----- STORED DATA -----

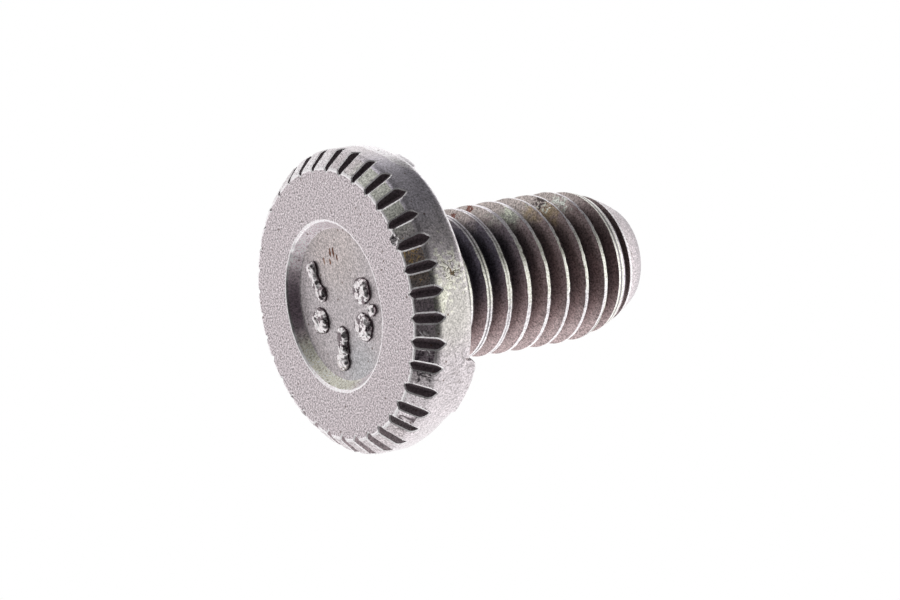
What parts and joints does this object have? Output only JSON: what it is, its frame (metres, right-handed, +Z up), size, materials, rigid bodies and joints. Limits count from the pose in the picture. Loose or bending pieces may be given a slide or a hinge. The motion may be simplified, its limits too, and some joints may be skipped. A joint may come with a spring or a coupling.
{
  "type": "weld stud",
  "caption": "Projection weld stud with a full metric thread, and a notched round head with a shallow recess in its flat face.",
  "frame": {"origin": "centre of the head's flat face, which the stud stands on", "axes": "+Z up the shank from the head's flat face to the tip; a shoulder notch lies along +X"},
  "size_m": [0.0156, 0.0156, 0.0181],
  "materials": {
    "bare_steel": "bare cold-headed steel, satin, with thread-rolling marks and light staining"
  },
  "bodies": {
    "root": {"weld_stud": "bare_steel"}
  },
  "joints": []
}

-----

[TASK BRIEF]:
Give the material above again, word for word.

[SOLUTION TO THE PROBLEM]:
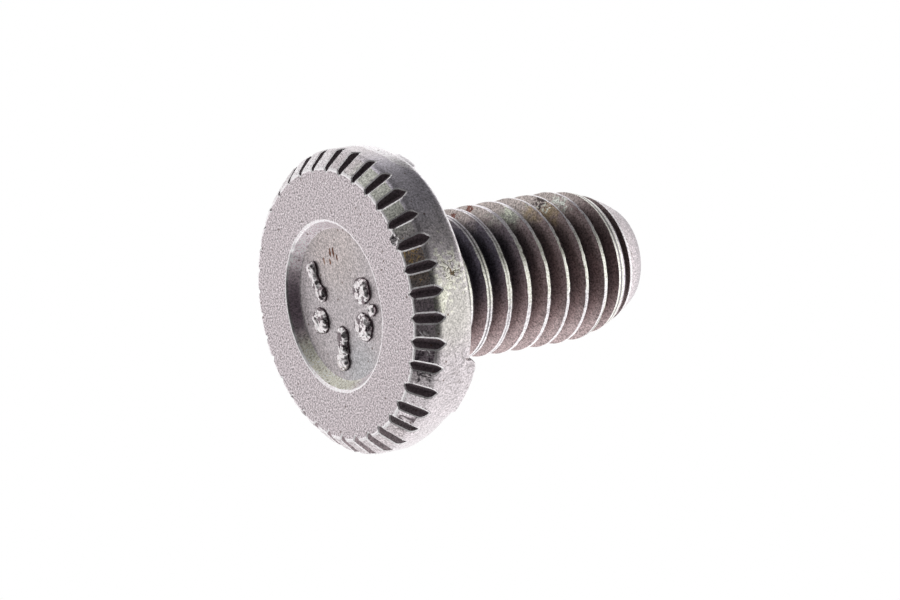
What parts and joints does this object have? Output only JSON: what it is, its frame (metres, right-handed, +Z up), size, materials, rigid bodies and joints. Limits count from the pose in the picture. Loose or bending pieces may be given a slide or a hinge. The motion may be simplified, its limits too, and some joints may be skipped. A joint may come with a spring or a coupling.
{
  "type": "weld stud",
  "caption": "Projection weld stud with a full metric thread, and a notched round head with a shallow recess in its flat face.",
  "frame": {"origin": "centre of the head's flat face, which the stud stands on", "axes": "+Z up the shank from the head's flat face to the tip; a shoulder notch lies along +X"},
  "size_m": [0.0156, 0.0156, 0.0181],
  "materials": {
    "bare_steel": "bare cold-headed steel, satin, with thread-rolling marks and light staining"
  },
  "bodies": {
    "root": {"weld_stud": "bare_steel"}
  },
  "joints": []
}